Allerdings drängen immer mehr Politiker aus der sozialistischen Mehrheit darauf, bei der EU-Kommission um einen Aufschub zu bitten. Ebenso wie etwa der Hollande-Berater und Harvard-Ökonom Philippe Aghion rechnen sie unverhohlen damit, dass der Fehlbetrag von 3 Prozent im kommenden Jahr angesichts des schwachen Wachstums nicht zu erreichen ist. Halte man sklavisch an dem Ziel fest, argumentieren sie, werde ein Nachtragshaushalt mit neuen Sparmaßnahmen nötig - und eine Rezession in Frankreich noch wahrscheinlicher.
Trotz des düsteren Konjunkturumfelds und ständig steigender Arbeitslosigkeit geht die Regierung für 2013 von einem Plus von 0,8 Prozent der Wirtschaftsleistung aus. Hollande und Ayrault hoffen darauf, dass die Euro-Schuldenkrise abflaut. Die Prognosen seien "realistisch und ehrgeizig", so Ayrault.
Die konservative Opposition und die Wirtschaft kritisierten die Verteilung der Lasten im neuen Haushalt. "Es gibt keine einzige Strukturreform", sagte Gilles Carrez, Haushaltsexperte der konservativen UMP-Partei. Wirtschaftsvertreter wie Jean-Paul Agon, Chef des Kosmetikkonzerns L'Oréal , warnen, dass die Steuererhöhungen für Topverdiener Kapital und fähige Manager aus dem Land vertreiben. Mit dem neuen Etat wird auch Hollandes Steuer von 75 Prozent auf Arbeitseinkommen von mehr als 1 Mio. Euro eingeführt. Sie gilt nicht für Kapitalerträge und soll nach zwei Jahren wieder abgeschafft werden. Etwa 3000 Spitzenverdiener - darunter auch Sportler und Künstler - sind davon betroffen.
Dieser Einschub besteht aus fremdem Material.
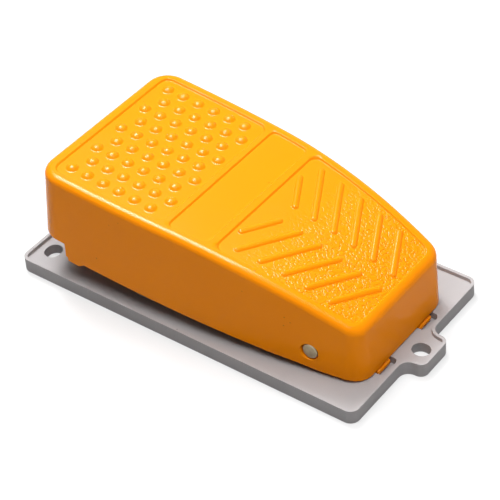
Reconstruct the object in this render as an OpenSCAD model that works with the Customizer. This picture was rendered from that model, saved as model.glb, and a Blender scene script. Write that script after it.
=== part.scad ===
// Industrial foot switch: a die-cast pedal hinged on a cast base, with a snap-action switch in a
// covered compartment below it. +X is the toe end with the tab, +Z is up, the origin is the centre
// of the plate's underside. The pedal is drawn fully pressed, when its deck is level, and is then
// tilted about the hinge pin to its rest position.

/* [Base plate] */
// Length of the plate without the toe tab
base_l = 170; // [160:1:180]
// Width of the plate
base_w = 92; // [90:1:98]
// Height of the rim round the plate
base_h = 6.5; // [6:0.1:8]
// Width of the rim
rim_w = 1.4; // [1:0.1:2.5]
// Depth of the plate's top face below the rim
rim_d = 1.7; // [1:0.1:2]
// Radius of the plate's corners
base_r = 4.2; // [3:0.1:8]
// How far the toe tab stands out from the plate
tab_l = 8.6; // [8:0.1:11]
// Half width of the toe tab
tab_half = 9.6; // [8:0.1:11]
// Half the width of the mounting slots
slot_r = 3.65; // [3:0.05:4]
// Length of the rear mounting slots from end to end
slot_l = 8.5; // [8:0.1:11]
// Length of the slot in the tab
tab_slot_l = 8; // [8:0.1:10]
// Distance of the two rear slots from each other
slot_pitch = 67.8; // [60:0.2:70]
// Distance of the rear slots from the plate's rear edge
slot_back = 8; // [7:0.5:10]

/* [Pedal] */
// Height of the deck's border above the underside of the base when pressed
deck_z = 46.4; // [44:0.1:50]
// Angle the pedal rests at above its pressed position
rest_tilt = 4.67; // [4:0.01:5]
// Half width of the deck at its widest, near the rear
half_w = 42; // [41:0.1:42]
// Rear face of the pedal
rear_x = -74; // [-75:0.5:-72]
// Toe edge of the deck
toe_x = 75.5; // [74:0.5:76]
// How far the toe face leans out between deck and skirt
toe_lean = 4.1; // [2:0.1:4.5]
// Radius of the deck's long curve towards the toe
deck_r = 274; // [260:1:400]
// Where that curve begins
deck_bend_x = -11.3; // [-14:0.1:-8]
// Widening of the side walls per millimetre of depth
draft = 0.032; // [0:0.001:0.04]
// Radius of the edge round the deck
edge_r = 3; // [2:0.1:4]
// Thickness of the side walls
wall = 2.6; // [2:0.1:3]
// Thickness of the deck under its sunk panels
deck_t = 2.6; // [2:0.1:3.5]
// Depth of the sunk panels
panel_d = 0.8; // [0.4:0.1:1.2]
// Width of the border beside the panels
border = 4.8; // [4:0.1:6]

/* [Tread] */
// Rows of domes across the pedal
dome_rows = 9; // [3:1:9]
// Domes in each row
dome_cols = 6; // [3:1:6]
// Distance between domes along a row
dome_pitch = 8.1; // [7:0.1:8.1]
// Diameter of a dome where it leaves the deck
dome_d = 5.2; // [4:0.1:6]
// Height of a dome
dome_h = 1.3; // [0.8:0.1:1.6]
// Bars on each side of the chevron
bar_count = 6; // [3:1:6]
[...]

"Die Steuerlast des reichsten Prozent der Haushalte wird allein um 2,8 Mrd. Euro steigen", heißt es im Pariser Finanzministerium. Die linke Regierung möchte den Etat als sozial gerecht darstellen. Nach Ayraults Angaben steigt die Steuerlast durch den Haushaltsplan für 90 Prozent der Franzosen nicht.
Tatsächlich jedoch wird die Steuerschraube für viele von ihnen angezogen: 2013 werden etwa 10 Millionen der insgesamt 18 Millionen steuerpflichtigen Haushalte mehr an den Staat abführen müssen. Denn schon vor dem Budget war die Abschaffung steuerfreier Überstunden und die Senkung von Freibeträgen für Familien beschlossen worden. Zudem werden die oberen Einkommensgrenzen zur Berechnung der Steuern nicht mehr der Inflation angepasst. Kapitalerträge werden künftig so hoch besteuert wie Einkommen aus Arbeit. Insgesamt steuern die Haushalte damit etwa 10 Mrd. Euro zur Defizitsenkung zu. Auf große Firmen entfällt - im wesentlichen durch die Abschaffung von Abschreibungsmöglichkeiten und die Anhebung von Unternehmenssteuern - derselbe Betrag.
Bei sich selbst spart der Staat nur vorsichtig: Die öffentlichen Ausgaben werden beim Rekordwert von 56,3 Prozent des Bruttoinlandsprodukts (BIP) stabilisiert. Im Gesamtetat sinken sie relativ um 10 Mrd. Euro, weil sie eingefroren werden. Die Lohnsumme im öffentlichen Dienst soll demnach nicht steigen, staatliche Agenturen wie die nationale Forstverwaltung werden zu Einschnitten gezwungen. Zwischen den Ministerien gibt es allerdings erhebliche Verschiebungen: Weil im Schulwesen und bei der Polizei Jobs geschaffen werden, müssen andere Ressorts im kommenden Jahr 12.000 Stellen streichen. Vor allem die Ministerien für Landwirtschaft, Verteidigung, Finanzen und Kultur sind von den Kürzungen betroffen.